The Australians near me were playing a very peculiar drinking game in which they shook a handful of coins like dice, and depending on which side was facing up, they had to drink.  I quickly learned, that whether there were doubles, or heads, or tails, or a preponderance of heads, or a preponderance of tails, the rule was that you always had to drink.  At one point, they asked me if I was doing homework or something for university, and I said no, just blogging home to my family.  They didn't seem interested in adding someone with a mild cold to their crowd, so I was left fairly alone.

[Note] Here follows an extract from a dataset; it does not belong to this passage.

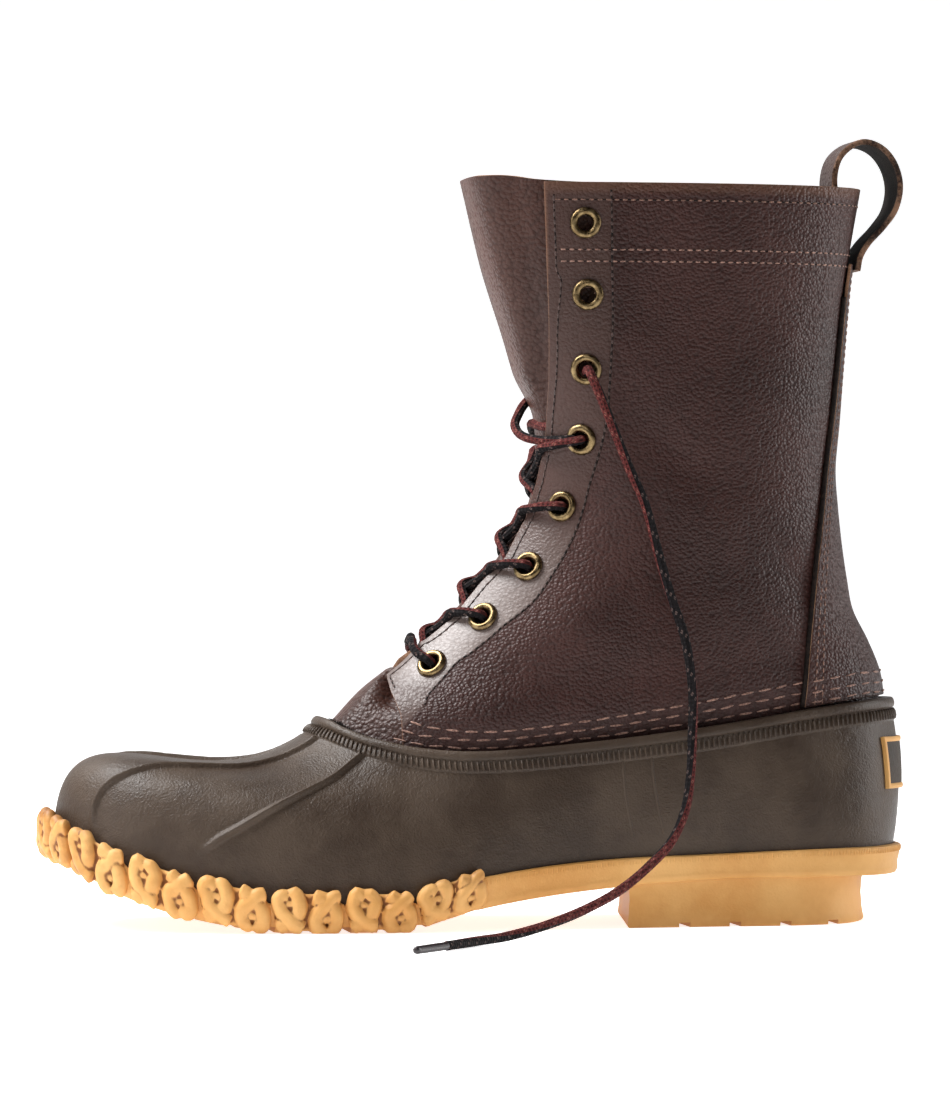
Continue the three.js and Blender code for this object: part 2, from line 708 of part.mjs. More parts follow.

Around nine or so, I went upstairs to lay out my clothes for traveling, pack everything as densely as humanly possible, and attempt to sleep in my state of anxious anticipation.  I dragged my feet, but got everything fairly well put away, and left my backpack and my purse at the ready at the foot of my bed.  My shuttle was coming at 7:30 the next morning, so I set my alarm for 7.  No one was going to shut off the light til 11, so after completing my evening ablutions, I read Joyce for a while longer.  I am developing an incredible fondness for Joyce.  Eventually the light went out, but no one had shut the curtain on our view of the massive and well-lit, domed building across the river, and by then I was far too comfortable and tired to get up to close it.  Someone during the night closed it, though, and I slept rather fitfully, between coughing and anxiety.  Despite my feeling rather abandoned in Dublin on Saturday, by now I was feeling quite fondly toward it, and was already sad to be leaving.